[Saved data entries]
-*-*-

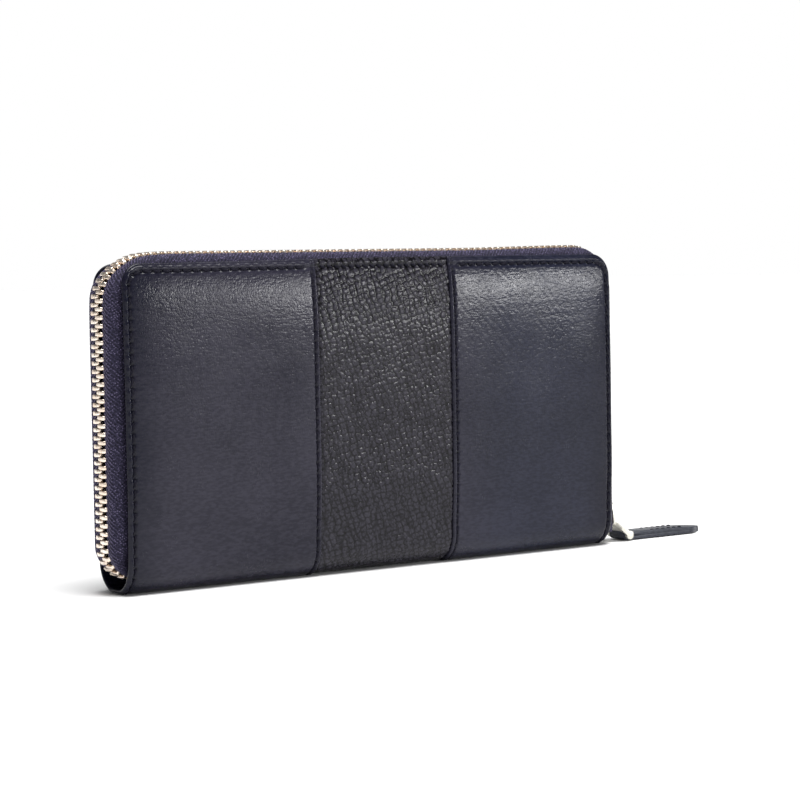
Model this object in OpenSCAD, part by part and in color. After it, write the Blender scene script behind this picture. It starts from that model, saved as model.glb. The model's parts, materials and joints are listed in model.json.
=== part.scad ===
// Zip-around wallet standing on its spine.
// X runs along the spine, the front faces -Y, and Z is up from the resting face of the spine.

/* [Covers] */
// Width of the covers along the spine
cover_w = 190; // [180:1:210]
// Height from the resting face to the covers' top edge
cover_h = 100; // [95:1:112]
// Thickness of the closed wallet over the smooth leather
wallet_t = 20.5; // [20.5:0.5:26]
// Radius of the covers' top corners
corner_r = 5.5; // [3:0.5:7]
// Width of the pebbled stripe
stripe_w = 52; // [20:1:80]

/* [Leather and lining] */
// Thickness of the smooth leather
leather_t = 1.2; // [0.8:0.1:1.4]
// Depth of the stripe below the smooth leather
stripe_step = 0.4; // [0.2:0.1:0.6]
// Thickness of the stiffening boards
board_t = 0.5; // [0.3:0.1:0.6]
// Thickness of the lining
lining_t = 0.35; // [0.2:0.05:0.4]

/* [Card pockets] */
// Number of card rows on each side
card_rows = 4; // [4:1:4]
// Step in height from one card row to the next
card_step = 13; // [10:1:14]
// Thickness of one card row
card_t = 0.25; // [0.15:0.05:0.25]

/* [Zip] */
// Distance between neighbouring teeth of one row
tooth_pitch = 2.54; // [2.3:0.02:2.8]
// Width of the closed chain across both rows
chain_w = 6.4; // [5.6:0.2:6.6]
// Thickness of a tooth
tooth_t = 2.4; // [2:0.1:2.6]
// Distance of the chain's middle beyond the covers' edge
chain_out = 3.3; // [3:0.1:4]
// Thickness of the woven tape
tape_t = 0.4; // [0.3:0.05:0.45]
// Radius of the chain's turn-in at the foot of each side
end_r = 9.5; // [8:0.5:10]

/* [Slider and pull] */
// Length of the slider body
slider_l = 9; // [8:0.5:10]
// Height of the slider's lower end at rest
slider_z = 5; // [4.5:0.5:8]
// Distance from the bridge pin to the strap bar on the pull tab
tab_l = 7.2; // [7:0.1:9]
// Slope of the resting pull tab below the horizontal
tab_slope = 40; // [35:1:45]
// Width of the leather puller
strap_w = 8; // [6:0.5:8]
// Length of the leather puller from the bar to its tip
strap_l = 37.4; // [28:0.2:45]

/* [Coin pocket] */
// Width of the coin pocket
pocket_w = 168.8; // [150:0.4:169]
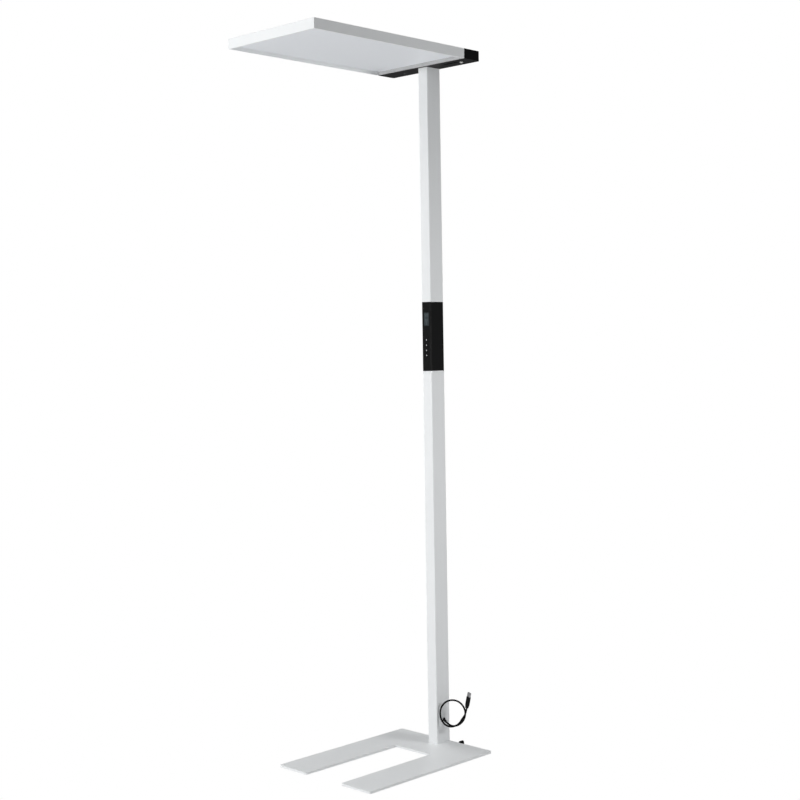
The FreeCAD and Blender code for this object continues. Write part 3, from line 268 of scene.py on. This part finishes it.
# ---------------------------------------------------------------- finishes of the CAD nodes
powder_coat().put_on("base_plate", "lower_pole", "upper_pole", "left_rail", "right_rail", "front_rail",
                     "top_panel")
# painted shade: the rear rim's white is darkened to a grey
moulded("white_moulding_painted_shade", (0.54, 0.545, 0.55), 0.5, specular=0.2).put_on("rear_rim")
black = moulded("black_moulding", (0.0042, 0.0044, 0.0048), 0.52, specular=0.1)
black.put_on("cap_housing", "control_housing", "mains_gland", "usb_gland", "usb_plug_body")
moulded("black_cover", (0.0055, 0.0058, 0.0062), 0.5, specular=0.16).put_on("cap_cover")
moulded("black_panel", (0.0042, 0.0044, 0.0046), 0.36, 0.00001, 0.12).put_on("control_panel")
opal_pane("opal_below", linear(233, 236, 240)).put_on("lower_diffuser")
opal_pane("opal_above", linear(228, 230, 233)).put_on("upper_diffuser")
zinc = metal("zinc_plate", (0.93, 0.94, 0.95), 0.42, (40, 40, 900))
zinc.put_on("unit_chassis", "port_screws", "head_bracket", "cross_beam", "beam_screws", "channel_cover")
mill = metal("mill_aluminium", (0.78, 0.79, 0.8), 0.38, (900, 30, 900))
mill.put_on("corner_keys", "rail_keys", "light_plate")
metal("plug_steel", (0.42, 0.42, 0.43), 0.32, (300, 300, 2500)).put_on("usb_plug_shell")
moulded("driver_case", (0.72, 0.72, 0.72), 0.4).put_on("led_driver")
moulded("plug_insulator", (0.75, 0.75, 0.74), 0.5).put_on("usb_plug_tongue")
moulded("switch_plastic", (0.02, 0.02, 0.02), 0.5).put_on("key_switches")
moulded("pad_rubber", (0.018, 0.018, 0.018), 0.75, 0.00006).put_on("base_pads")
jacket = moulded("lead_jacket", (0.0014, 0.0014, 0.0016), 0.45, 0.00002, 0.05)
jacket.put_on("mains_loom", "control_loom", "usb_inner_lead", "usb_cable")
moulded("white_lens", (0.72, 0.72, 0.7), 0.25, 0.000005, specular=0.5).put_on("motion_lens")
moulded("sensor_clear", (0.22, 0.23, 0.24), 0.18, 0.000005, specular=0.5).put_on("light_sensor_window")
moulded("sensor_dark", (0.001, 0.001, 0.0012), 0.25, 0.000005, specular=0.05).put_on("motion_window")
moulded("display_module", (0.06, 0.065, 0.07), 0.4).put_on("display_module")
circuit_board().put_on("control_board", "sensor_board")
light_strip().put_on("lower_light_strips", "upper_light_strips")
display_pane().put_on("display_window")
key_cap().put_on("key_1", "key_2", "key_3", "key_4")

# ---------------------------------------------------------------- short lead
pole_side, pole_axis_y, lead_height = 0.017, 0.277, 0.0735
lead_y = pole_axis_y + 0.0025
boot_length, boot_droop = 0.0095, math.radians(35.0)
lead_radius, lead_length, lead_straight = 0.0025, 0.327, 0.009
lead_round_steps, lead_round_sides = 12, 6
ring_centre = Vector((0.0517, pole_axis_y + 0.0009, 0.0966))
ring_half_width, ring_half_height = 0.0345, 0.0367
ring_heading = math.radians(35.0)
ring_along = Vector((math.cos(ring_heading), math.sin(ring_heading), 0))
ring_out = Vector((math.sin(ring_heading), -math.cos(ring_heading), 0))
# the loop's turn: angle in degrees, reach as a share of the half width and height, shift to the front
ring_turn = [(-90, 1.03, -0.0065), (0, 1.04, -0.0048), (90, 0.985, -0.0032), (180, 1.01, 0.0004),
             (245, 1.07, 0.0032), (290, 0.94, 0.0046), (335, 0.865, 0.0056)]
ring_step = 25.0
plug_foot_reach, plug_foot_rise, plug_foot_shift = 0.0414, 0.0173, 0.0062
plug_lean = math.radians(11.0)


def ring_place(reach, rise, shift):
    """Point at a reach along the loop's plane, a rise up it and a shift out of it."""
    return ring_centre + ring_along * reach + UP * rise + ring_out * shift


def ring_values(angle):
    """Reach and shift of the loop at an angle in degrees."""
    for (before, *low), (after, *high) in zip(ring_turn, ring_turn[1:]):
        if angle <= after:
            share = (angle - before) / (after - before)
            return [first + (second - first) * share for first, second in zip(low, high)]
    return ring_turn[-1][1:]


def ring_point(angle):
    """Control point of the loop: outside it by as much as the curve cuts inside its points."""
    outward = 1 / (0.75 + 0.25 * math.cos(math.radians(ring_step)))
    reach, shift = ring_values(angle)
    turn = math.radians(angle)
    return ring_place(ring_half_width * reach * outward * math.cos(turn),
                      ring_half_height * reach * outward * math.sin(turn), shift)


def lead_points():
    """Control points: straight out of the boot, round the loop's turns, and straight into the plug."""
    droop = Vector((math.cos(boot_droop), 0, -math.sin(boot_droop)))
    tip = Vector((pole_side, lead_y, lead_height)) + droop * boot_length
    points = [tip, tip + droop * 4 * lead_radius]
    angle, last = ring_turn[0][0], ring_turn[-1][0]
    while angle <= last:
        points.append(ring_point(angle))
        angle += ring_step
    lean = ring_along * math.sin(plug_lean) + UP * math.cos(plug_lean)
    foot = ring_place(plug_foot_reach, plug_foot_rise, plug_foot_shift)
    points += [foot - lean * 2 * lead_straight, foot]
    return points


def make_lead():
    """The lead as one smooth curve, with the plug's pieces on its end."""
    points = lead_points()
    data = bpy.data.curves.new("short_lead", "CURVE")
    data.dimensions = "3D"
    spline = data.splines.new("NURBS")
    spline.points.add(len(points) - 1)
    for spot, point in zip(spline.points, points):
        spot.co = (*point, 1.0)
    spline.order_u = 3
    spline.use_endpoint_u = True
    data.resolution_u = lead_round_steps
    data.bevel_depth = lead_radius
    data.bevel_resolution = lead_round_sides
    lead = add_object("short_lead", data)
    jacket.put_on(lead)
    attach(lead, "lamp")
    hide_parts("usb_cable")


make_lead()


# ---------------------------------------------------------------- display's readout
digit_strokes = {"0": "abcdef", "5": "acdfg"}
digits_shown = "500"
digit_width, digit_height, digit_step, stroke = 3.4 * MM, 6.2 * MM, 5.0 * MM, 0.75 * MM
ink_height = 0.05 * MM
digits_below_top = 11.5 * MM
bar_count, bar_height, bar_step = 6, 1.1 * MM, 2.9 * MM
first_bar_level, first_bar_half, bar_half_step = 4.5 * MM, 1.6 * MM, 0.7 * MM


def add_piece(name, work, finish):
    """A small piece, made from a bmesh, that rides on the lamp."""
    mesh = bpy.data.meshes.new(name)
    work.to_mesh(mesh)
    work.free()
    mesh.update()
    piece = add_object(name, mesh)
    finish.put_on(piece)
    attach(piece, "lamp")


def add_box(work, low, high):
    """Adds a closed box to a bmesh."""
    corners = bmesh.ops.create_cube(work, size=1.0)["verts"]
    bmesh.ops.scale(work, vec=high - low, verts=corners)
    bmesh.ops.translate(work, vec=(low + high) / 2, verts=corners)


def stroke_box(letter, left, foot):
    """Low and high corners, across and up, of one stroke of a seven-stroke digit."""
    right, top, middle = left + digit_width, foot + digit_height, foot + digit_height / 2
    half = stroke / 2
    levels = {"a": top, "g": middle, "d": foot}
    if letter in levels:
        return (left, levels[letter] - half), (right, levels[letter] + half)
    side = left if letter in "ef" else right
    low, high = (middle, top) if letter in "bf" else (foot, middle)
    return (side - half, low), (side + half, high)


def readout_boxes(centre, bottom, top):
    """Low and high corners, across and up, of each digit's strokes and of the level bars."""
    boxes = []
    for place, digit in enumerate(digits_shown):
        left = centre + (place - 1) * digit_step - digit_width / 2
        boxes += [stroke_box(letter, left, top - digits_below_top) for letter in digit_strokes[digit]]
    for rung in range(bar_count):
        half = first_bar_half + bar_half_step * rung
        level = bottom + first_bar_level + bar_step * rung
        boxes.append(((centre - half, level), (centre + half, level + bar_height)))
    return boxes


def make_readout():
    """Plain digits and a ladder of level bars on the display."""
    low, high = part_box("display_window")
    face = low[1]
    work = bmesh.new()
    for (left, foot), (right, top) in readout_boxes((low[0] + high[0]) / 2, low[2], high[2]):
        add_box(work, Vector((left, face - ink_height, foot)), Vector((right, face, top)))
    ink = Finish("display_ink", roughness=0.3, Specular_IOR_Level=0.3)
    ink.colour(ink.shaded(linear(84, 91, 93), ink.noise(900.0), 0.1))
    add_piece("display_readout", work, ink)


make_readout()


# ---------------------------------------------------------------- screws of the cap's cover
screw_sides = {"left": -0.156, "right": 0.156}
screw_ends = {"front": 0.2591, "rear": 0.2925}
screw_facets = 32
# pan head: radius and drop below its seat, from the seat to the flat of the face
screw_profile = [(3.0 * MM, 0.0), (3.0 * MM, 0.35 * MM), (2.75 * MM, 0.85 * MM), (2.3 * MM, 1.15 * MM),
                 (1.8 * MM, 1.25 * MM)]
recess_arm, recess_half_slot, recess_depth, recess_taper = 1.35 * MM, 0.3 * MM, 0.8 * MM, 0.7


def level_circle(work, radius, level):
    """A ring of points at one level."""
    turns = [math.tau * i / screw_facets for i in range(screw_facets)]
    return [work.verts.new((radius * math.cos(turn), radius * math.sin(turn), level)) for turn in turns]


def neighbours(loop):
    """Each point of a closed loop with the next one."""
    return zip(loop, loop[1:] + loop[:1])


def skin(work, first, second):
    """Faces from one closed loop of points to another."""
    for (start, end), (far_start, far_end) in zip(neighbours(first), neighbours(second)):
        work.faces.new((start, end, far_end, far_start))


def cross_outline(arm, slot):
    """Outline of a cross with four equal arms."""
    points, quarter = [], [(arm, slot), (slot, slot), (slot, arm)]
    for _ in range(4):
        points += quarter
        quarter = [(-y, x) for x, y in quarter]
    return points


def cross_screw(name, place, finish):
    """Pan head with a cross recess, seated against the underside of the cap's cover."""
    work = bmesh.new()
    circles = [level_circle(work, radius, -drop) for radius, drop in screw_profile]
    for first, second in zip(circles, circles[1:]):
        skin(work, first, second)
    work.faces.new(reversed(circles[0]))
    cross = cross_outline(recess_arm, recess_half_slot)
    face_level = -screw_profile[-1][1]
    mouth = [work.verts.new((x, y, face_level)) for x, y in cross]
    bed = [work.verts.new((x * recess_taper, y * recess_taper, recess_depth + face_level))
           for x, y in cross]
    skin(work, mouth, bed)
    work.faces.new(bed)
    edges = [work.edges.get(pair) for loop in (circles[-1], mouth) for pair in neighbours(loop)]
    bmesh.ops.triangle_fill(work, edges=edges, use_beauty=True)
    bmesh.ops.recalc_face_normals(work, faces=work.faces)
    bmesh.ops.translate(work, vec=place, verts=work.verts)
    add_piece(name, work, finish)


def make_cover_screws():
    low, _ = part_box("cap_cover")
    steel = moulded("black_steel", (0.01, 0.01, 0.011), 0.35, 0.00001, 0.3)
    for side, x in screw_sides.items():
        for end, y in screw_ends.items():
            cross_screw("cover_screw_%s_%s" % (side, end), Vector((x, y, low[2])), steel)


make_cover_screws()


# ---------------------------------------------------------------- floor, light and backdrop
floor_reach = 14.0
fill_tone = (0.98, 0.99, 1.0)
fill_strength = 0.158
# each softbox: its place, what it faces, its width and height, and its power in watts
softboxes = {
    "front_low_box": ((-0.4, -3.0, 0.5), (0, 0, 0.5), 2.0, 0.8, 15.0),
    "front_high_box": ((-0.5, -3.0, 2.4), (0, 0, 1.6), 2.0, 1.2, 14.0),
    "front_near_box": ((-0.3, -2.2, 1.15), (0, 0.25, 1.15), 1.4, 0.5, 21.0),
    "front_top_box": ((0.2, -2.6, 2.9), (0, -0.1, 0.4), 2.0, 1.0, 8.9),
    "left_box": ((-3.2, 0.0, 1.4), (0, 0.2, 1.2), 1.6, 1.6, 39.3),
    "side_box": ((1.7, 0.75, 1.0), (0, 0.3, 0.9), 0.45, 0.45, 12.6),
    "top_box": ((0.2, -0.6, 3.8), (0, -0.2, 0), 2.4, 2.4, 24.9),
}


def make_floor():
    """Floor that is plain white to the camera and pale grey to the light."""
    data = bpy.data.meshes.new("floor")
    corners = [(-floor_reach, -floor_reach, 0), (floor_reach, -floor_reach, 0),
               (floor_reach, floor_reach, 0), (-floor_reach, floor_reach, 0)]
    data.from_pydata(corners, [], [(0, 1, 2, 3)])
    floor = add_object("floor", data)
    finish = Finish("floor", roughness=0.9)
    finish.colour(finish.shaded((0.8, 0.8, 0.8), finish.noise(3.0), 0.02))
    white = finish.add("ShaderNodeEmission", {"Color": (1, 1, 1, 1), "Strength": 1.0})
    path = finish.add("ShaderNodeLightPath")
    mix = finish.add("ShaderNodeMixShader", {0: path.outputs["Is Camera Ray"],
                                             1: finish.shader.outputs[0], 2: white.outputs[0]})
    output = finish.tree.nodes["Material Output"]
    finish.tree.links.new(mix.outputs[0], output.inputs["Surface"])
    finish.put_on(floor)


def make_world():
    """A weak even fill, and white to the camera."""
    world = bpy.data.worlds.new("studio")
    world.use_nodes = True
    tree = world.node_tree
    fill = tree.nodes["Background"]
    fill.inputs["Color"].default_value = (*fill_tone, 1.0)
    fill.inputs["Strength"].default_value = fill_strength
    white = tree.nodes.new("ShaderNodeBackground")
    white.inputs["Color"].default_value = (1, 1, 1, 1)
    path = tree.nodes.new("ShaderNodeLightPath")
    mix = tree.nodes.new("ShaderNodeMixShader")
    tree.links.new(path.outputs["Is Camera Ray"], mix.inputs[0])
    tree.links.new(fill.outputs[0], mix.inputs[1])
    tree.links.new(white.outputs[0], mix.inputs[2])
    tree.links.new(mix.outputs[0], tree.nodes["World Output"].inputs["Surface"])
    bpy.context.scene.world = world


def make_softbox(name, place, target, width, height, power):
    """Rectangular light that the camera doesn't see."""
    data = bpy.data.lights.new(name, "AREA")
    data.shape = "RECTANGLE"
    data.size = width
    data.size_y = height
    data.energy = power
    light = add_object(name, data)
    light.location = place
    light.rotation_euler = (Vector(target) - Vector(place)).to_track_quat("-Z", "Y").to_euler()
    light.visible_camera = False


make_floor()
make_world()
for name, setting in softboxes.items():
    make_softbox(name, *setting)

-*-*-

--- REQUIREMENTS ---
Print, please, the lines above from the very first through the one that holds "of the spine.", both included, word for word and with nothing else.

--- COMPLETE ANSWER ---
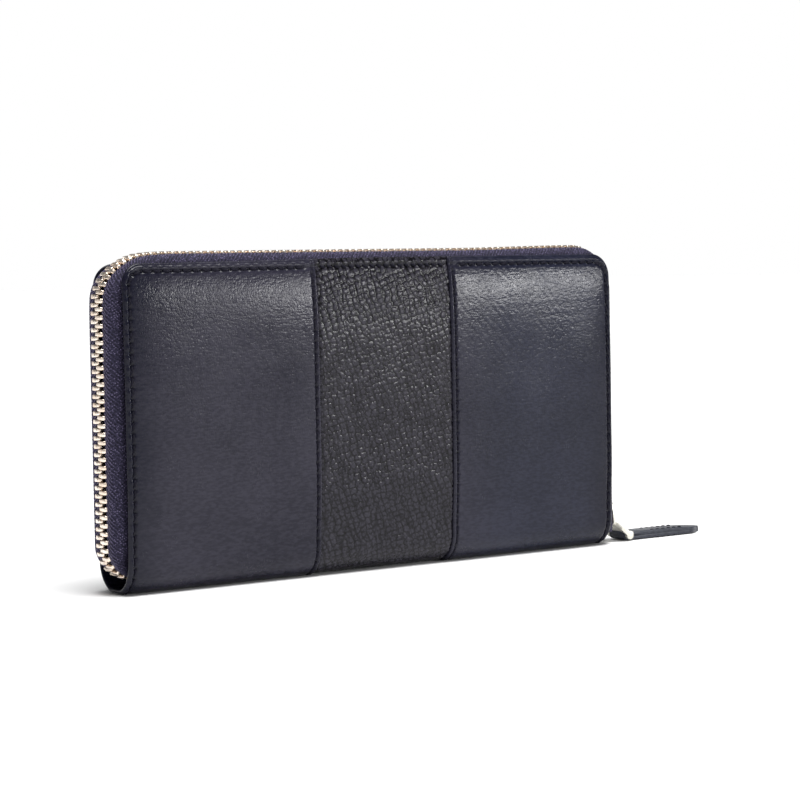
Model this object in OpenSCAD, part by part and in color. After it, write the Blender scene script behind this picture. It starts from that model, saved as model.glb. The model's parts, materials and joints are listed in model.json.
=== part.scad ===
// Zip-around wallet standing on its spine.
// X runs along the spine, the front faces -Y, and Z is up from the resting face of the spine.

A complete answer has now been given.